Because this show is aimed at boys and men, the implied messages of the Ice King’s story is: don’t tolerate Ice King-like behaviour, but remember that you don’t know why other people behave the way they do. It might not be their fault. That’s a great message for those who are more likely to witness harassment than experience it, but for those of any gender who do experience it, it’s the same old burden of being expected to consider and care for your harasser’s feelings before you care for your own.

+ On the lighter side, I enjoy how the whimsy of Ooo gives the series space to tell many different kinds of stories. The series enjoys romps through different genres, and there’s always room for new fun (and funny) ideas. The show can move from sitcom-like character drama to murder mystery to horror-lite to action-adventure in each ten-minute episode.

+ Also, the writing voice is unique. The show’s Ooo-ian slang is earworm-errific. Like, oh my glob, that biz is addictive. Just watch and try not to spit it out accidentally somewhere all professional.
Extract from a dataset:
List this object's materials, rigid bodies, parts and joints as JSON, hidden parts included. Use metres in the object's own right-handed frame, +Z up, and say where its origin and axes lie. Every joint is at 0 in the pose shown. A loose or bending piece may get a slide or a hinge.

+ Finally, I like how the show subverts many fantasy tropes. It has characters defeat life-long curses by embracing them, not sacrificing part of themselves to negate them. It lets vampires be cool and fun and also terrifying and dangerous at the same time. It lets evil characters love their kids. It laughs at seriousness without dismissing it, which is a tough balancing act to maintain.

* Lots of people have mentioned Adventure Time, but my cousin spoke for it most passionately. And I trust his taste: even though I disliked it, I still read Lord of the Rings because if six-year-old him found stuff to enjoy in it, surely I could too. Thanks for the rec, Nate!